Lors d’un rassemblement contre les armes à Fort Lauderdale en Floride, une élève rescapée de la tuerie du Marjory Stoneham Douglas Highschool, Emma Gonzalez, a déclaré : « Si le président me dit en face que ce fut une terrible tragédie et qu’on ne peut rien y faire, je lui demanderai combien il a touché de la National Rifle Association. Je le sais : 30 millions de $. Divisés par le nombre de victimes par balles aux États-Unis en 2018 seulement, cela fait 5800 $. C’est ce que valent ces gens pour vous, Trump ? » Retransmise en direct sur les chaînes d’info continue sans la censure habituelle, ce cri du cœur s’est poursuivi : « Nous allons être les enfants dont on parle dans les manuels scolaires. Pas parce que nous serons une nouvelle statistique sur les fusillades en Amérique, mais parce que nous allons changer la loi. »

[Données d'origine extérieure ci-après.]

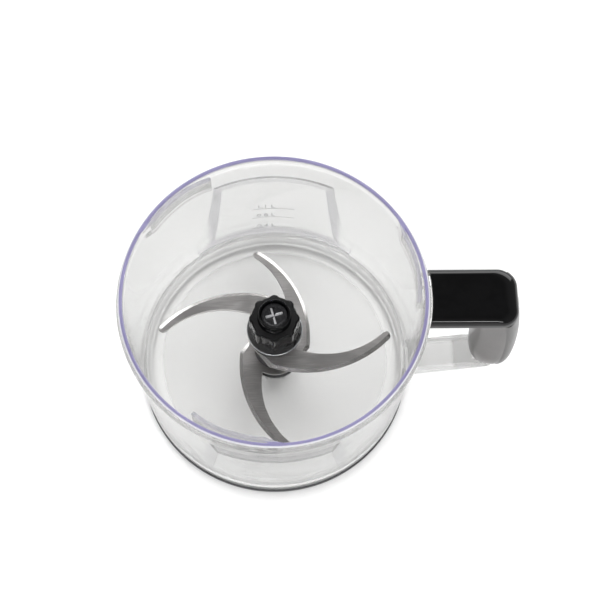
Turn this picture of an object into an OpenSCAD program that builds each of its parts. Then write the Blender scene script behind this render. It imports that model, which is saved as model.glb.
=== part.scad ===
// Food processor work bowl with a lift-out four-arm blade.
// The bowl axis is Z, the foot stands at z = 0, and the handle points along +X.

/* [Bowl] */
// Outer radius of the bowl at the rim
rim_r = 92; // [90:0.5:94]
// Outer radius of the bowl at the foot
base_r = 88.25; // [87:0.25:90]
// Height of the bowl
bowl_h = 128; // [126:0.5:134]
// Wall thickness of the bowl
wall = 2.8; // [2.4:0.1:3.2]
// Height of the floor's upper face above the foot
floor_z = 15; // [14.5:0.5:16]
// Depth of the pressed measuring panels
panel_depth = 1.5; // [0.8:0.1:2]

/* [Handle] */
// Outer end of the grip at its widest, from the axis
grip_out_x = 152.5; // [151:0.5:155]
// Inner side of the grip at its widest, from the axis
grip_in_x = 124.5; // [122:0.5:126]
// Width of the handle across the fingers
grip_w = 36; // [35:0.5:38]
// Top of the handle cap
cap_top = 127; // [126:0.5:128]
// Fillet along the edges of the cap
cap_fillet = 4.5; // [3:0.5:5]

/* [Drive] */
// Radius of the drive spindle
spindle_r = 4; // [3.8:0.1:4.2]
// Radial running clearance of the spindle in its bushings
run_gap = 0.04; // [0.02:0.01:0.08]
// Outer radius of the centre post at its top
post_r = 8.9; // [8.7:0.1:9.1]
// Height of the centre post
post_top = 52; // [50:1:53]

/* [Blade] */
// Radius of the upper blade tips
upper_tip_r = 73.5; // [68:0.5:76]
// Radius of the lower blade tips
lower_tip_r = 71.5; // [66:0.5:74]
// Turn of the lower blade against the upper one
blade_turn = 102; // [80:1:110]
// Thickness of the blade steel
blade_t = 1.6; // [1.2:0.1:2]
// Outer radius of the hub tube
hub_r = 13.2; // [12.8:0.1:14]
// Top of the grip knob
knob_top = 96; // [95:0.5:98]

/* [Hidden] */
$fn = 96;
e = 0.01;

// Bowl
slope = (rim_r - base_r) / bowl_h;
floor_t = 3;
skirt_t = 2.6;
foot_h = 3;
fillet_r = 9.5;
bead_z = 119;
bead_w = 1.4;
panel_top = 105;
panel_bevel_z = 94;
panel_low = 25;
panel_az = 36.2;
panel_dist = 89.5;
ramp_h = 14;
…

Le 24 mars, a eu lieu une gigantesque manifestation à Washington, pour l’organisation de laquelle l’acteur et réalisateur américain George Clooney a décidé d’aider. Voici sa déclaration : « Amal et moi sommes si inspirés par le courage et l’éloquence de ces jeunes garçons et filles de l’école Stoneham-Douglas que nous avons décidé d’accorder à l’organisation de la manifestation du 24 mars à Washington, au nom de nos enfants Ella et Alexander, un don de 500 000$. » Oprah Winfrey et d’autres artistes ont généreusement emboîté le pas.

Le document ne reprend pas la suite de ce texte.